Castilleja senior Eve Zelinger was held without a field goal for the first time in her career, snapping a school-record streak of 109 games with at least one basket. The Panthers were determined to not let Zelinger take over the game as they played a box-and-one defense on the senior shooting guard. That, however, allowed von Kaeppler to dominate inside.

In the other Division V semifinal in Watsonville, Pinewood will have the opportunity to shoot for a 12th section championship following an impressive 51-27 victory over host St. Francis-Central Coast Catholic. The CCS finale on Saturday will be a rematch of last season's title game won by the Panthers, 43-41.

Pinewood blew the game open with a 25-3 run over the final 11 minutes of the first half, triggered by a 17-3 bulge in the second quarter. St. Francis-CCC was held to 1-of-12 shooting during that run as Pinewood's swarming defense forced 10 turnovers. Holding on to a 34-14 halftime lead, the game was effectively over at that point as Pinewood had too much depth, talent and quickness for the host Sharkes.
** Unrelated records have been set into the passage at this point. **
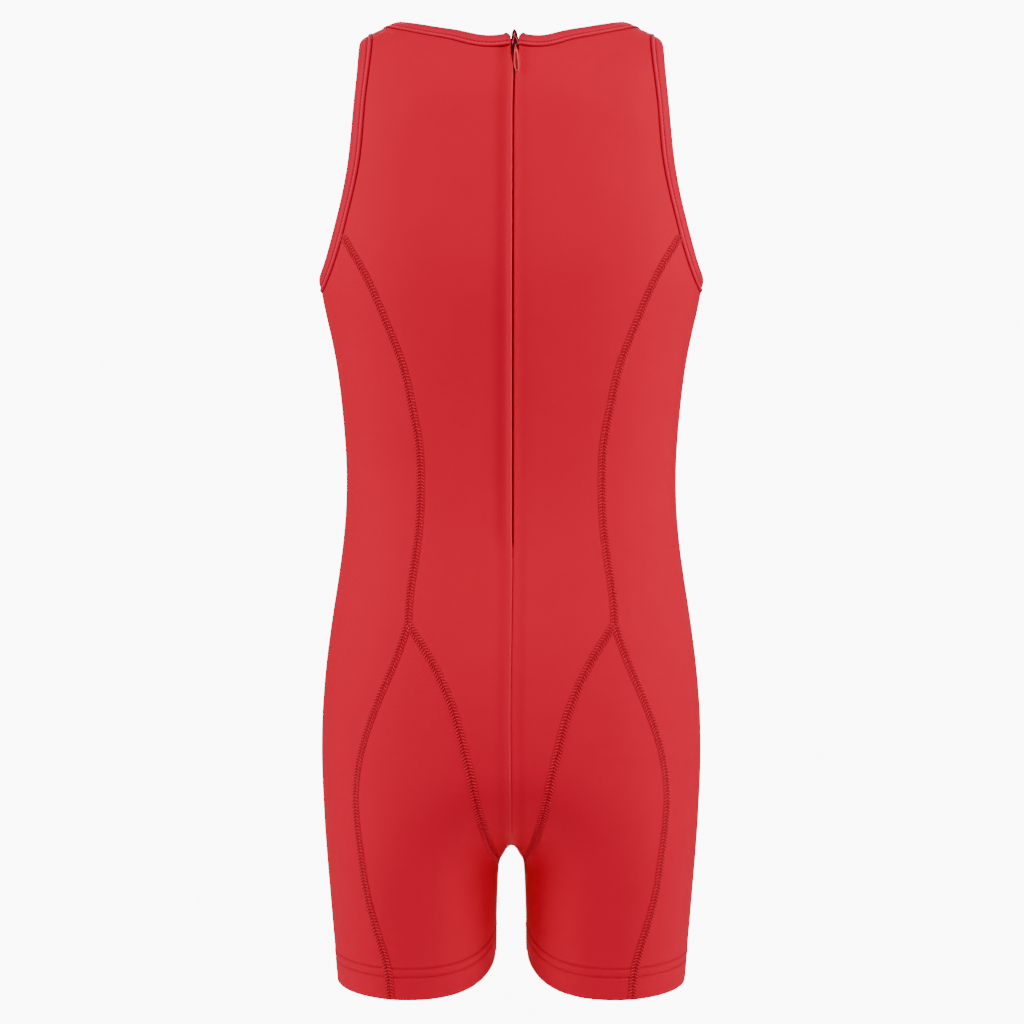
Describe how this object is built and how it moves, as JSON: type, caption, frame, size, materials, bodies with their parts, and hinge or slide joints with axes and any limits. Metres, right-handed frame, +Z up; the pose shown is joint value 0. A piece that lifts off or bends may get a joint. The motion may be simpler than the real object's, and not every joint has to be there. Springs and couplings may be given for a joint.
{
  "type": "gymnastics bodysuit",
  "caption": "Sleeveless, short-legged gymnastics bodysuit in stretch knit, open at the neck, armholes and legs, with a zip down the centre back.",
  "frame": {"origin": "midway between the two shoulder straps, at the height where the wearer's shoulders carry the suit", "axes": "+Z up the suit, +Y out of its back where the zip is, +X towards the wearer's left"},
  "size_m": [0.258, 0.178, 0.648],
  "materials": {
    "stretch_knit": "smooth matte-satin stretch knit",
    "binding_knit": "folded stretch knit band",
    "zip_tape": "fine woven tape",
    "painted_metal": "glossy painted metal"
  },
  "bodies": {
    "suit": {"front": "stretch_knit", "back_left": "stretch_knit", "back_right": "stretch_knit", "side_left": "stretch_knit", "side_right": "stretch_knit", "back_leg_left": "stretch_knit", "back_leg_right": "stretch_knit", "neck_binding": "binding_knit", "armhole_binding_left": "binding_knit", "armhole_binding_right": "binding_knit", "zip_tape_left": "zip_tape", "zip_tape_right": "zip_tape", "zip_slider": "painted_metal"},
    "pull_tab": {"pull_tab": "painted_metal"}
  },
  "joints": [
    {"name": "pull_tab_hinge", "type": "hinge", "parent": "suit", "child": "pull_tab", "pos_m": [0, 0.06579, -0.01801], "axis": [1, 0, 0], "range_deg": [0, 150]}
  ]
}
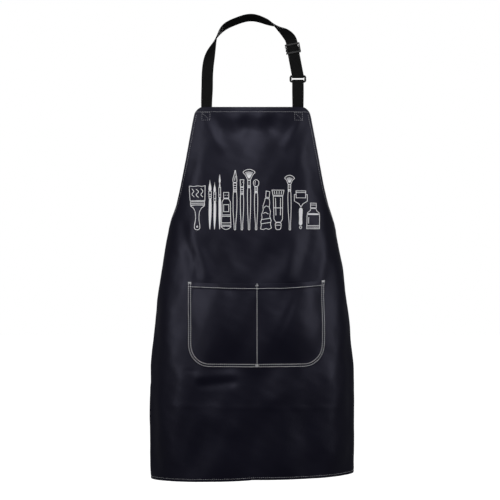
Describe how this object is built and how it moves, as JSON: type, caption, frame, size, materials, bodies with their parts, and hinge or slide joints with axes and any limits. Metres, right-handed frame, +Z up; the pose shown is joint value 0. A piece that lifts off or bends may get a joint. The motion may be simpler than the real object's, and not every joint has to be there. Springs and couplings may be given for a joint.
{
  "type": "artist smock apron",
  "caption": "Bib apron for painting with an adjustable webbing neck strap, a divided front pocket, printed tool figures and waist ties in a bow.",
  "frame": {"origin": "inside top of the neck strap, where a neck or a hook carries the apron", "axes": "+Z up, -Y the front of the apron, +X to the right of someone looking at its front"},
  "size_m": [0.4534, 0.2432, 1.0145],
  "materials": {
    "coated_cloth": "dark navy coated polyester with a soft satin sheen",
    "black_webbing": "ribbed black polypropylene webbing",
    "black_plastic": "moulded black plastic, half gloss",
    "white_thread": "white polyester sewing thread",
    "black_thread": "grey polyester sewing thread",
    "white_film": "heat-pressed white film, matt"
  },
  "bodies": {
    "neck_loop": {"neck_strap": "black_webbing", "square_ring": "black_plastic", "strap_return": "black_webbing"},
    "slider": {"slider": "black_plastic", "strap_end": "black_webbing", "strap_end_thread": "black_thread"},
    "apron": {"armhole_thread_left": "black_thread", "armhole_thread_right": "black_thread", "body_panel": "coated_cloth", "bottom_hem_thread": "black_thread", "bow_knot": "black_webbing", "pocket_bartacks": "white_thread", "pocket_divider_thread": "white_thread", "pocket_inner_thread": "white_thread", "pocket_mouth_thread": "white_thread", "pocket_outer_thread": "white_thread", "pocket_panel": "coated_cloth", "print_brayer": "white_film", "print_cap_down_tube": "white_film", "print_fan_brush": "white_film", "print_fan_brush_small": "white_film", "print_flat_brush": "white_film", "print_ink_bottle": "white_film", "print_liner_brush": "white_film", "print_mop_brush": "white_film", "print_narrow_brush": "white_film", "print_paint_tube": "white_film", "print_pointed_brush": "white_film", "print_round_brush": "white_film", "print_squeezed_tube": "white_film", "print_thin_brush": "white_film", "ring_tab": "black_webbing", "side_hem_thread_left": "black_thread", "side_hem_thread_right": "black_thread", "strap_left_end": "black_webbing", "strap_thread_left": "black_thread", "strap_thread_right": "black_thread", "tie_thread_left": "black_thread", "tie_thread_right": "black_thread", "top_hem_thread": "black_thread", "waist_tie_left": "black_webbing", "waist_tie_right": "black_webbing"}
  },
  "joints": [
    {"name": "apron_swing", "type": "hinge", "parent": "neck_loop", "child": "apron", "pos_m": [0.098, -0.09, -0.14575], "axis": [1, 0, 0], "range_deg": [-60, 60]},
    {"name": "slider_slide", "type": "slide", "parent": "neck_loop", "child": "slider", "axis": [0.1825, 0, -0.9832], "range_m": [0, 0.03], "deforming": ["strap_return"]}
  ]
}
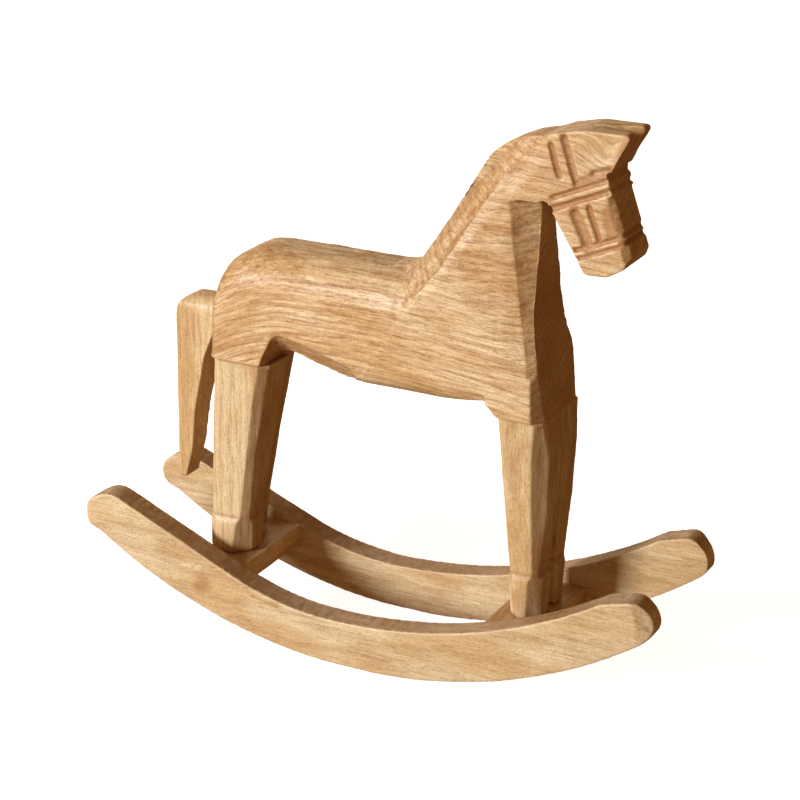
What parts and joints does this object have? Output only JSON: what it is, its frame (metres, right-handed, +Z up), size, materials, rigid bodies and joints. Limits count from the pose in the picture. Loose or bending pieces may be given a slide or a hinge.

Pinewood junior Hailie Eackles led the way with 21 points while fellow junior Miranda Seto added nine.

Girls' Division IV

Fifth-seeded Sacred Heart Prep saw its postseason run end in a 64-28 loss to top-seeded Santa Cruz (23-5) in a section semifinal on Tuesday in Santa Cruz. The Gators (10-18) had trouble with the Cardinals' press in a game matching SHP's inexperienced freshmen and sophomores against a home team with the veteran experience of eight seniors. SHP freshman Helen Gannon led her team with 10 points and seven rebounds while fellow freshman Melissa Holland contributed seven rebounds.